1.2. In Bayesian Inference
Finding the posterior distribution of parameters \(z\) (aka latent variables) given the observed data \(x\) is called Bayesian Inference.
\[ P(z | x) = \frac {P(x, z)} {P(x)} \]
But computing \(P(x) = \int P(x,z) dz\) is usually intractable.
So we instead draw samples from \(P(z|x)\) without computing \(P(x)\) directly. We can compute the non normalized posterior probabilities \(P(x,z)\) at any given value and this is sufficient for algorithms like Metropolis Hastings. And once we have the samples, we can approximate the expectations:
\[ \mathbb{E}_p[f(z)] \approx \frac 1 N \sum_{i=1}^N f(z^i) \]
The key idea is to create a markov chain whose stationary distribution is the target distribution \(P(z | x)\). Then run the chain long enough that it is well mixed, and then use the generated samples to compute quantities of interest.
2. Metropolis Hastings
Metropolis Hastings (MH) algorithm generates a time reversible Markov chain whose stationary probabilities are:
\begin{align*} \pi(j) = b(j) / B \end{align*}where \(B\) is a normalizing constant and \(b(j)\) is an arbitrary function we supply. For Metropolis Hastings we don't need to know \(B\).
Algorithm:
- Start at some state \(i\)
- Sample candidate next state \(j\) based on transition probability \(Q_{ij}\). \(Q\) is transition probability of any other irreducible markov chain.
Goto next state \(j\) with probability \(\alpha(i,j)\) and stay in the same state with probability \(1-\alpha(i,j)\).
This results in a different markov chain with transition probabilities:
\begin{align*} P_{ij} &= q(i,j) \alpha(i,j) \\ P_{ii} &= q(i,i) + \sum_{k \neq i} q(i,k) (1 - \alpha(i, k)) \end{align*}This new markov chain is time reversible and has stationary probabilities \(\pi_i = b(i) / B\) if,
\begin{align*} \alpha(i,j) = \min \left( \frac{b(j) q(j,i)} {b(i) q(i,j)} , 1 \right) \end{align*}
See Example 4.39 for how it can be used to sample from a set of all permutations of number (1, …, n).

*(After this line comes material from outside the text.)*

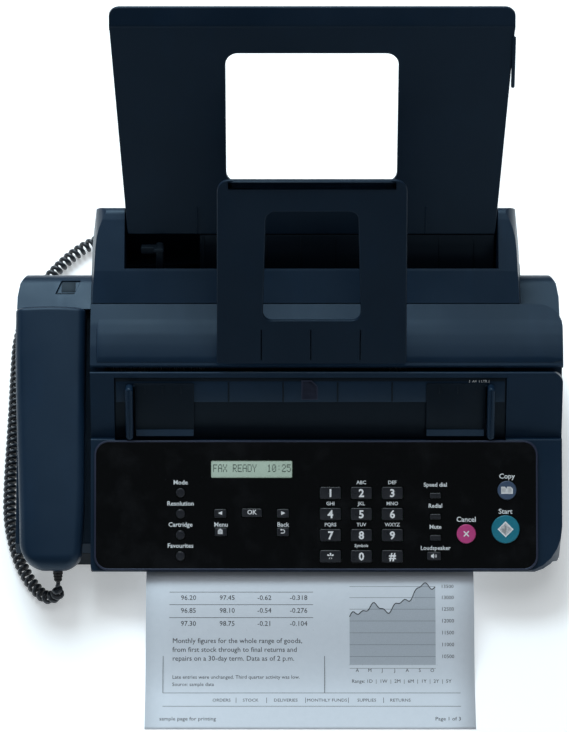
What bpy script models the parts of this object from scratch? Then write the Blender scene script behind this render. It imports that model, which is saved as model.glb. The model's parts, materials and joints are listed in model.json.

For, MCMC we need to just be able to get probability values of a distribution \(p\) upto some proportionality constant at candidate points. And it gives us samples from that distribution. Think of \(q\) as proposal function that propose points in the target distribution and \(\alpha\) as acceptance function that accepts the samples. This acceptance function needs only to evaluate the probability (upto a constant factor) \(b(x) \propto p(x)\) from target distribution and evaluate proposal function \(q(x, x')\).
3. Gibbs Sampling
A version of Metropolis Hastings algorithm.
Objective:
Let \(X = (X_1, ..., X_n)\) is a random vector with probability mass \(p(x)\). We want to sample \(X\).
Requirement:
Gibbs sampler assumes that we can generate a random variable \(X\) having probability mass:
\begin{align*} P(X=x) = P(X_i = x | X_j = x_j, j \neq i) \end{align*}Algorithm:
- Take \(x = (x_1, ..., x_n)\)
- Choose one of the coordinates with equal probability, say \(i\)
Then new value of \(i\) th coordinate is sampled from the conditional distribution based on values in all other coordinates.
\(P(X_i = x | X_j = x_j, j \neq i)\).
The new candidate state \(y\) is same as current state \(x\) but with \(i\) th coordinate replace by \(x\). The candidate state is always selected.
Why? From MH algorithm:
We either stay in \(x\) or transition to \(y\) based on \(\alpha(x,y)\) where,
\begin{align*} \alpha(x, y) &= \min \left( \frac {p(y) q(y,x)} { p(x) q(x, y)} , 1 \right ) \\ &= 1 \end{align*}because,
\begin{align*} q(x, y) &= \frac 1 n P(X_i = X | X_j = x_j ; j \neq i) \\ &= \frac {p(y)} {n P(X_j = x_j, j \neq i)} \end{align*}
See Example 4.40 on how to use gibbs sampling to generate a sets of \(n\) points that are not within a distance \(d\) of each other.
This theory of Gibbs sampler extends in exactly the same way to continuous distributions.